For Goats, Cows or Horses

Homemade Fly Spray

1 oz. Citronella Oil
2 oz. Avon's Skin-So-Soft bath oil
1 Cup Cider Vinegar
1 cup Water

Mix in a 20 oz. spray bottle.


----------



## Qz Sioux (Feb 21, 2009)

Thanks!!!! This deserves a "Sticky" somewhere....like goat keeping 101 or sumthin'


----------



## lonestrchic23 (Jan 7, 2011)

Oh, how cool!! I keep Skin So Soft on hand for mosquitos.... I never thought to try it on the animals!

Thanks for sharing


----------



## informative (Aug 24, 2012)

The product which has me curious is the avon oil.

I understand how most oils in general are offensive to bugs. Contrary to that theory is the well known fact that Ants love edible grease and fats but oil is in this context perhaps more of a non-edible petroleum like using WD-40 or machine oil as a bug spray - but those types of oils would not likely be very good for human skin either so seems unlikely what they use.

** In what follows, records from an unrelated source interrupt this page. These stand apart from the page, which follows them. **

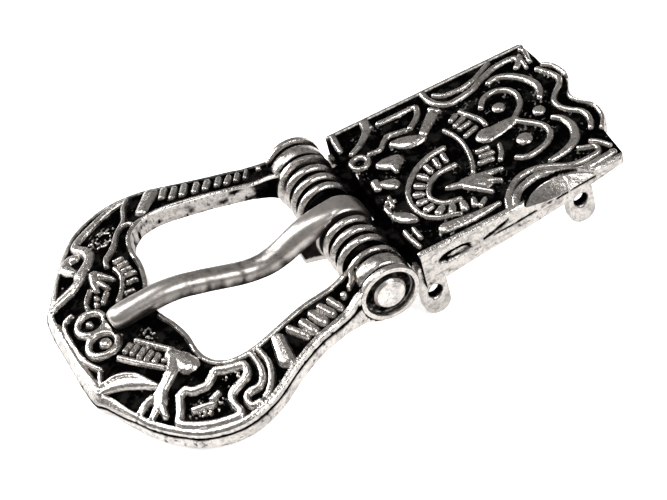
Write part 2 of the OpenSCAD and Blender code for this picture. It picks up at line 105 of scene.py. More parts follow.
@dataclass(frozen=True)
class Frame:
    """A frame that is turned about the y axis and moved inside another one."""

    tilt: float
    shift: float
    lift: float

    def place(self, points: np.ndarray) -> np.ndarray:
        """Turns points of this frame into the other one.

        Args:
            points: N rows of x, y, z in millimetres.

        Returns:
            N rows in millimetres.
        """
        s, c = math.sin(self.tilt), math.cos(self.tilt)
        x, y, z = points.T
        return np.stack([x * c - z * s + self.shift, y, x * s + z * c + self.lift], axis=1)


# The plate's frame in the model's: the buckle lies on its front eyes and on the muzzle of the loop
REST = Frame(math.radians(7.865), 5.55, 10.1186)
# The loop's frame in the plate's
LOOP_FRAME = Frame(math.radians(3.4), 0.0, 1.3)


def step(low: float, high: float, value: np.ndarray) -> np.ndarray:
    """Smooth step from 0 at low to 1 at high; high may be under low."""
    t = np.clip((np.asarray(value, float) - low) / (high - low), 0, 1)
    return t * t * (3 - 2 * t)


def clip01(value: np.ndarray) -> np.ndarray:
    """The value, kept between 0 and 1."""
    return np.clip(value, 0, 1)


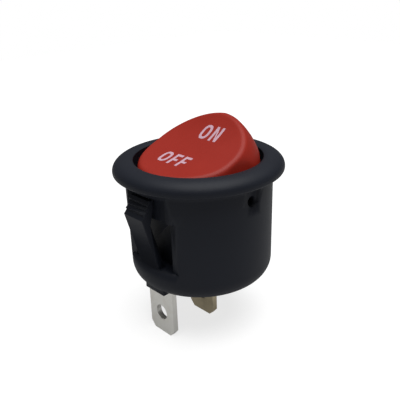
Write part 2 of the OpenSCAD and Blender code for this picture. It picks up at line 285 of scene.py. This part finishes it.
tin_plate = rolled_metal("tin_plate", (0.84, 0.83, 0.78), (0.95, 0.94, 0.90), 0.36,
                         stain=(0.66, 0.61, 0.52), stain_amount=0.4)
dull_brass = rolled_metal("dull_brass", (0.62, 0.53, 0.36), (0.76, 0.67, 0.48), 0.38,
                          stain=(0.46, 0.39, 0.26), stain_amount=0.6)
copper_strip = rolled_metal("copper_strip", (0.62, 0.40, 0.20), (0.76, 0.53, 0.30), 0.3,
                            stain=(0.4, 0.24, 0.12), stain_amount=0.4)
silver_rivet = rolled_metal("silver_rivet", (0.66, 0.66, 0.66), (0.80, 0.80, 0.79), 0.22,
                            stain=(0.45, 0.44, 0.42), stain_amount=0.3)
steel_wire = rolled_metal("steel_wire", (0.44, 0.45, 0.47), (0.60, 0.61, 0.63), 0.25,
                          stain=(0.3, 0.3, 0.3), stain_amount=0.3)

# %% Finish: natural plastic
def natural_nylon():
    f = Finish("natural_nylon")
    cloud = f.noise(f.place(), 500.0, 3.0)
    colour = f.blend(cloud, (0.66, 0.65, 0.58), (0.76, 0.75, 0.69))
    return f.done({"IOR": 1.52}, {"Base Color": colour, "Roughness": 0.35 + cloud * 0.15})


natural_plastic = natural_nylon()

# %% [markdown]
# ## CAD pieces that stay
# The tabs, the plunger and the contact parts already have the shape they need, so they only
# change their finish.

# %% Give the CAD nodes their finishes
for node, material in {
    "load_terminal": tin_plate, "common_terminal": dull_brass,
    "plunger": natural_plastic, "contact_lever": copper_strip,
    "moving_contact": silver_rivet, "fixed_contact": silver_rivet,
}.items():
    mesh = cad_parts[node].data
    mesh.materials.clear()
    mesh.materials.append(material)
    print(node, "wears", material.name, "on", len(mesh.polygons), "triangles")

# %% [markdown]
# ## The bezel
# The flange that rests on the panel is a full, rounded bezel: it climbs steeply from a thin
# rim, turns over in a crest, and dips a little to the round opening. A merged copy of the
# housing loses its plain flange, and a turned skin takes its place. Below the flange the
# housing keeps the CAD shape.

# %% Sizes of the bezel in millimetres
WELL_R = 8.848
RIM_R, RIM_TOP = 11.5, 0.48
RIM_FOOT = [(11.4844, 0.25), (11.4965, 0.33), (RIM_R, 0.4)]
CREST_R, CREST_H = 9.35, 1.9
OPENING_H, OPENING_EDGE, OPENING_DROP = 1.7, 0.08, 0.05
SKIN_LOW, WELL_LOW = RIM_FOOT[0][1], 1.0
FLANGE_INNER_R = 9.8
BEZEL_SIDES = 288
SHARP_ANGLE = math.radians(32)


def bezel_outline():
    """(radius, height) pairs from the rim, over the crest, to the wall of the well."""
    rise = [(CREST_R + (RIM_R - CREST_R) * math.cos(a), RIM_TOP + (CREST_H - RIM_TOP) * math.sin(a))
            for a in np.linspace(0, math.pi / 2, 25)]
    opening_r = math.sqrt(WELL_R**2 - OPENING_H**2)
    inward = opening_r + OPENING_EDGE - CREST_R
    down = CREST_H - OPENING_H - OPENING_DROP
    dip = [(CREST_R + inward * t, CREST_H - down * t * t) for t in np.linspace(0, 1, 9)[1:]]
    well = [(math.sqrt(WELL_R**2 - h * h), h) for h in np.linspace(OPENING_H, WELL_LOW, 10)]
    return RIM_FOOT + rise + dip + well


# %% Build the bezel on a copy of the housing
def bezelled_housing():
    bm = bmesh.new()
    bm.from_mesh(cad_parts["housing"].data)
    bmesh.ops.remove_doubles(bm, verts=bm.verts, dist=1e-7)
    for height in (SKIN_LOW, WELL_LOW):
        bmesh.ops.bisect_plane(bm, geom=bm.verts[:] + bm.edges[:] + bm.faces[:],
                               plane_co=(0, 0, height * MM), plane_no=(0, 0, 1))
    gone = []
    for face in bm.faces:
        x, y, z = face.calc_center_median() / MM
        if z > WELL_LOW or (z > SKIN_LOW and math.hypot(x, y) > FLANGE_INNER_R):
            gone.append(face)
    bmesh.ops.delete(bm, geom=gone, context="FACES")
    angles = np.linspace(0, 2 * math.pi, BEZEL_SIDES, endpoint=False)
    rings = [[bm.verts.new((r * math.cos(a) * MM, r * math.sin(a) * MM, h * MM)) for a in angles]
             for r, h in bezel_outline()]
    for low, high in zip(rings, rings[1:]):
        for i in range(BEZEL_SIDES):
            j = (i + 1) % BEZEL_SIDES
            bm.faces.new((low[i], low[j], high[j], high[i]))
    mesh = bpy.data.meshes.new("housing_shell")
    bm.to_mesh(mesh)
    bm.free()
    for polygon in mesh.polygons:
        polygon.use_smooth = True
    mesh.set_sharp_from_angle(angle=SHARP_ANGLE)
    piece = bpy.data.objects.new("housing_shell", mesh)
    bpy.context.scene.collection.objects.link(piece)
    print("removed", len(gone), "faces of the plain flange")
    return piece


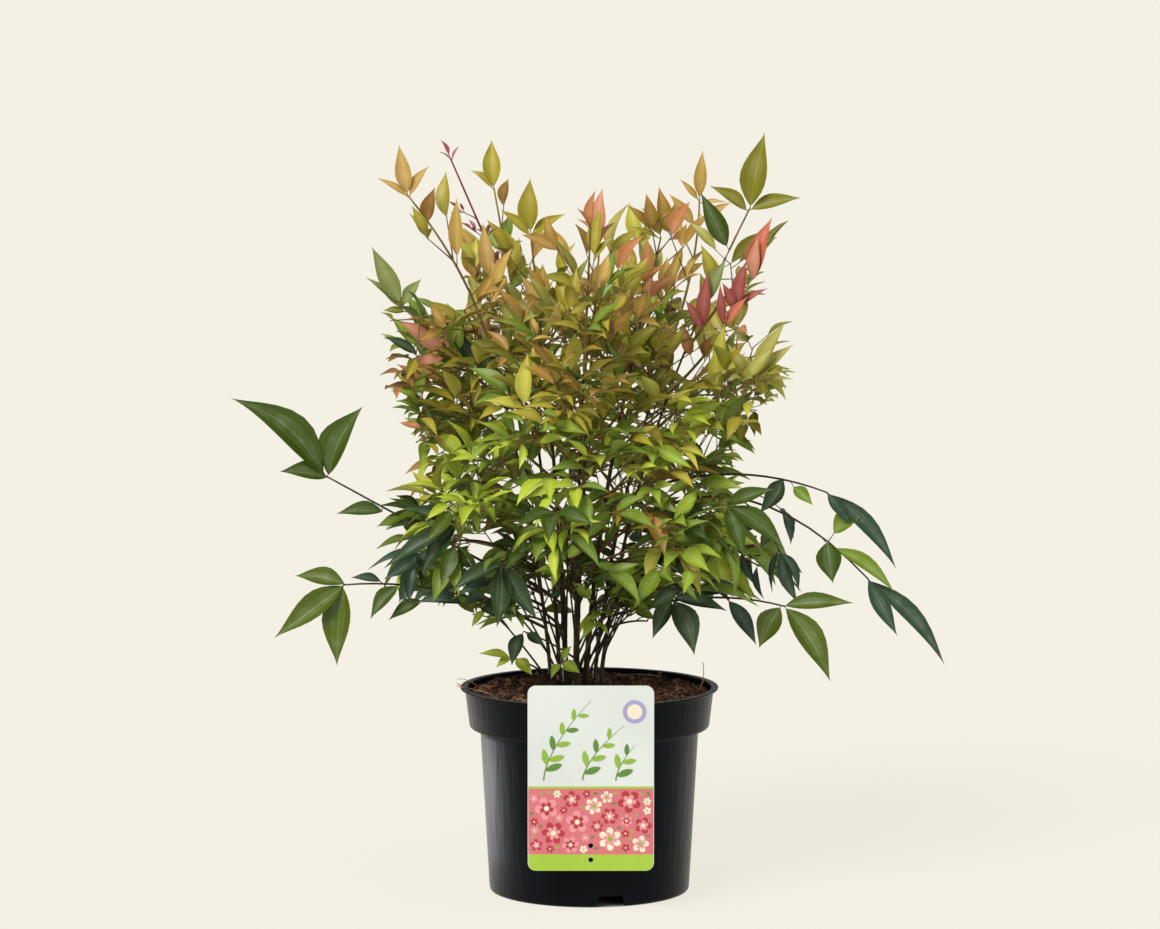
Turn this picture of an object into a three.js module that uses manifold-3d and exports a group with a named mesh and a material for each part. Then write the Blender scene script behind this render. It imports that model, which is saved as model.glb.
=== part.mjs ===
// Heavenly bamboo in its nursery pot: a clump of upright canes in compost, each cane carrying
// compound leaves from a drooping dark skirt up to an open tuft of bronze young growth.
// Millimetres, +Z up, origin at the centre of the pot's underside, front of the pot towards -Y.
import * as THREE from "three";
import { mergeVertices } from "three/addons/utils/BufferGeometryUtils.js";
import Module from "manifold-3d";

const wasm = await Module();
wasm.setup();

// ---------------------------------------------------------------- driving dimensions

const GAP = 0.3; // clearance between pieces that touch on the real plant
const UP = new THREE.Vector3(0, 0, 1);
const FRONT_AZIMUTH = 270; // degrees, counter-clockwise from +X, of the pot's front

const POT = {
  height: 152,
  wall: 1.7,
  lipRadius: 95.3, // the thin flange round the very top
  lipHeight: 1.6,
  bandTopRadius: 91.6, // the deep band under the flange
  bandFootRadius: 88.8,
  bandFootHeight: 124,
  shoulder: 2,
  wallTopRadius: 81,
  wallFootRadius: 74,
  cornerRadius: 3.2,
  floorHeight: 9, // the floor stands this far above the ground, on a foot ring and a boss
  bossRadius: 20,
  sides: 28,
  cornerSteps: 3,
};
// Drain notches through the foot, cut inwards to innerRadius from a little outside the wall.
const NOTCH = {
  count: 3,
  azimuth: 282,
  topWidth: 17.5,
  footWidth: 22.5,
  height: 8.5,
  innerRadius: 65,
  depth: 15,
};
const COMPOST = {
  surface: 146,
  lump: 1.6,
  flatRadius: 34,
  rings: [52, 70, 82],
  rimRadius: 88, // of its top, just inside the band
  sides: 14,
  seed: 31,
};
const LABEL = {
  width: 91,
  height: 135,
  foot: 32, // height of its lower edge above the ground
  thickness: 0.9,
  cornerRadius: 6,
  centreX: 0.9,
  holeRadius: 1.8,
  holeHeights: [8, 18.3], // above the lower edge
  clipWidth: 20,
  clipDrop: 5,
  clipPlay: 1.3, // room for the flat clip inside the round rim
  cornerSteps: 4,
};

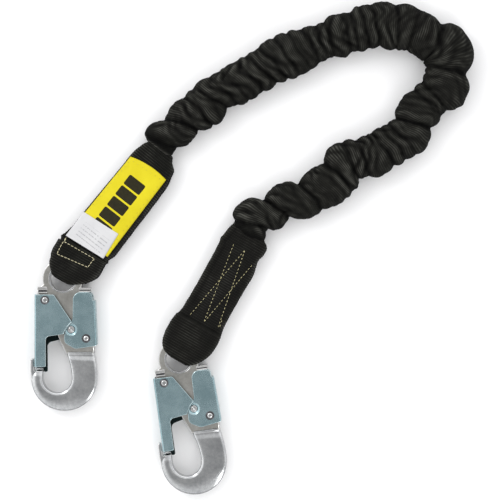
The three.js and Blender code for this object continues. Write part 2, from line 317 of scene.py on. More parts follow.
def thread(name, dark, light):
    """Twisted sewing thread."""
    m = Material(name, roughness=0.7, specular_ior_level=0.3)
    twist = m.wave(bands(0.0005), m.place(), distortion=2.0, direction="DIAGONAL")
    m.colour_from(m.sum(twist, 0.4, m.noise(260, 3), 0.6), [(0.25, dark), (0.65, light)])
    m.bump(twist, 0.00015)
    return m.finished()


def near(m, value, middle, reach):
    """1 within reach of the middle, else 0."""
    return m.math("LESS_THAN", m.math("ABSOLUTE", m.math("SUBTRACT", value, middle)), reach)


BLOCK = {"pitch": 11.6, "from": 50.2, "half": (3.6, 7.2), "across": -0.9}  # the label's printed blocks
BLOCK_CORNER = 1.9  # square of the radius of their corners
BLOCKS_SEEN = 79.2, 29.0  # middle and half length of their row


def label_cloth():
    """Yellow coated cloth printed with a row of plain dark blocks."""
    m = Material("yellow_label", roughness=0.5, specular_ior_level=0.15)
    at = m.web_place()
    along, across, _ = m.split(at)
    fade = m.noise(30, 4)
    yellow = m.ramp(fade, [(0.3, (0.56, 0.47, 0.01)), (0.75, (0.67, 0.58, 0.018))])
    beat = m.math("FRACT", m.math("DIVIDE", m.math("SUBTRACT", along, BLOCK["from"]), BLOCK["pitch"]))
    from_middle = m.math("MULTIPLY", m.math("ABSOLUTE", m.math("SUBTRACT", beat, 0.5)), BLOCK["pitch"])
    from_line = m.math("ABSOLUTE", m.math("SUBTRACT", across, BLOCK["across"]))
    past = [m.math("MAXIMUM", m.math("SUBTRACT", value, half), 0.0)
            for value, half in zip((from_middle, from_line), BLOCK["half"])]
    corner = m.math("ADD", *(m.math("MULTIPLY", value, value) for value in past))
    printed = m.math("MULTIPLY", m.math("LESS_THAN", corner, BLOCK_CORNER), near(m, along, *BLOCKS_SEEN))
    ink_wear = m.math("SUBTRACT", 1.0, m.math("MULTIPLY", m.noise(420, 3), 0.03))
    m.colour(m.mix(m.math("MULTIPLY", printed, ink_wear), yellow, (0.01, 0.009, 0.006)))
    m.roughness(fade, 0.42, 0.55)
    for direction in "XY":
        m.bump(m.wave(bands(0.9), at, direction=direction), 0.00004)
    m.bump(m.noise(60, 3), 0.0003)
    return m.finished()


def label_paper():
    """White record label with faint broken rules."""
    m = Material("white_label", roughness=0.5, specular_ior_level=0.35)
    along, across, _ = m.split(m.web_place())
    beat = m.math("FRACT", m.math("DIVIDE", along, 3.4))
    specks = m.math("GREATER_THAN", m.noise(1.0, 2, at=m.web_place(scale=(0.05, 1.1, 1))), 0.47)
    rows = m.math("MULTIPLY", m.math("LESS_THAN", beat, 0.26), specks)
    ruled = m.math("MULTIPLY", near(m, across, -1.5, 13.0), near(m, along, 43.0, 8.2))
    lines = m.math("MULTIPLY", rows, ruled)
    paper = m.ramp(m.noise(40, 3), [(0.3, (0.52, 0.52, 0.53)), (0.75, (0.62, 0.62, 0.62))])
    m.colour(m.mix(m.math("MULTIPLY", lines, 0.55), paper, (0.2, 0.2, 0.21)))
    m.roughness(m.noise(90, 3), 0.42, 0.6)
    m.bump(m.noise(1500, 3), 0.00006)
    m.bump(m.noise(70, 2), 0.0004)
    return m.finished()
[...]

Soap being also usually mostly made of "edible oils" (like coconut olive and so on) is also ideal for killing and repelling bugs while being good for human skin contact.

Clearly when products claim to repel they usually include something not so great for people either like DEET and other toxic ingredients. I love natural alternatives such as soap and borax to repel bugs since they so a pretty good job of it without being harmful to people. Maybe this skin so soft is such a product but the effectiveness against bugs is certainly being debated across the internet. Avon themselves disclaims any use of Skin So Soft bath oils as bug repelling in any way and directs users to use this other alternate skinsosoft products instead like this one... (link)

http://www.bing.com/shopping/avon-s...&lpf=0&lpq=skin+so+soft+bug+guard&FORM=CMSMSP

This stuff uses picaridin which is described here
http://www.picaridin.info/


----------



## Qz Sioux (Feb 21, 2009)

Interesting find Ray. I'll ask my Avon Lady if she can get some of that. I don't see why that couldn't be substituted for the Skin-so-Soft. I personally like the original and use it in my shower.

What I would like to know is where can I find Citronella oil? I can find the Citronella lamp oil, but I'm not gonna use that on my goat!


----------